For years now, many baseball writers were caught up on punishing this Steroid Era. It made many blur the lines and skew the facts when it came to picking the best players ever.

They only thing worse than not putting in players that clearly belong - especially Bonds and Clemens - is putting in borderline guys simply because they are considered "clean."

It finally appears as if  the Steroid Era won't be ignored or treated as if it didn't happen. Piazza hit 427 home runs during that time.

If his home runs count for the Hall of Fame, Bonds' should as well.

Bonds is the all-time home run hitter with 762. He also won seven MVPs., has a career .298 batting average and knocked in 1,996 runs. It should all count.

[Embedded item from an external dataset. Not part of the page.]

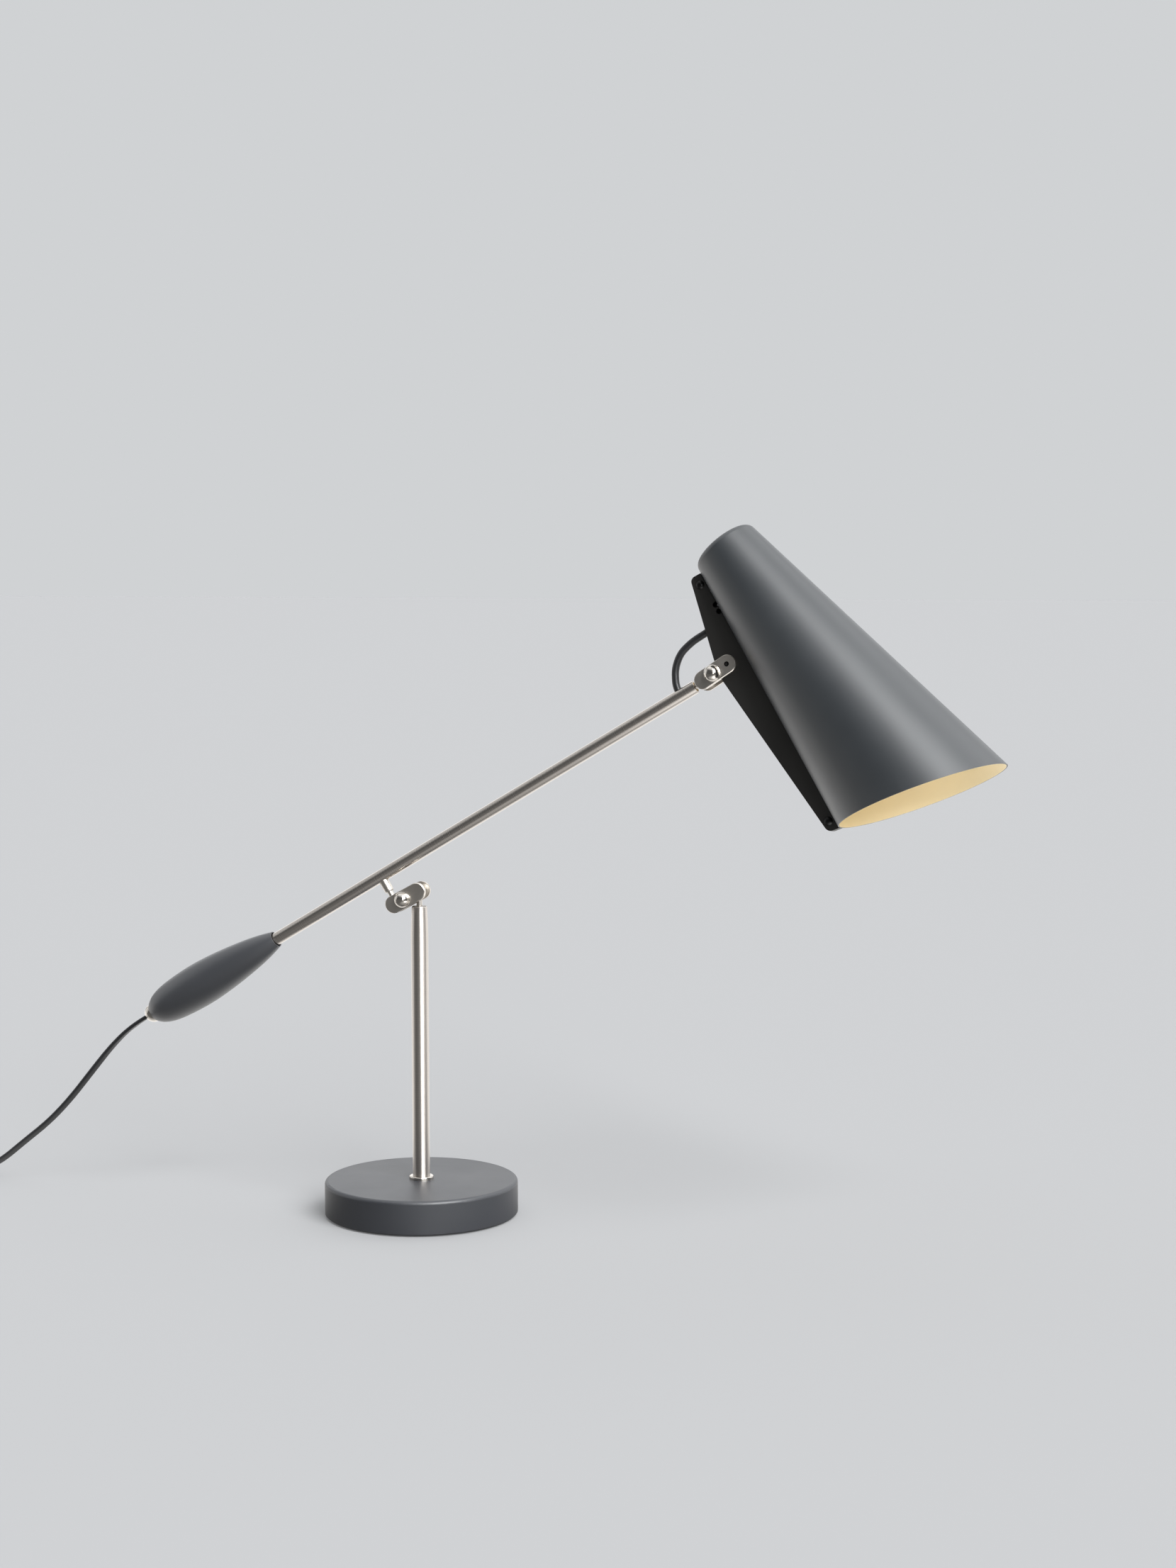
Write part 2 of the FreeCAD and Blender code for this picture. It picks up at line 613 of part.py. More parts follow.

And it's from those numbers that you are supposed to vote for the Hall of Fame.

Piazza's selection has to validate the Steroid Era, making everything count. You can't fudge it, pick and chose what numbers you want to say are legit.

For the last four years, some writers simply ignored the obvious eye test.

If you can honestly look at Bonds from the early days to until the end of his career and don't think he's a Hall of Famer, you have no clue when it comes to an all-time great of the game.

That was the case many were making for Piazza, who some call the best-hitting catcher ever.

And Bonds? Just the greatest hitter that most people who are alive today have seen swing a bat.

Piazza isn't Bonds. Nobody is. That's why Bonds has to make it, too.

I have voted for Bonds from his first year of eligibility and will continue until his name is removed from the ballot. At one point, I thought was vote would be in vain. But not after Wednesday.

Now that Piazza's in, it will be nearly impossible to deny Bonds the same day in the sun - a trip to the Hall where he belongs.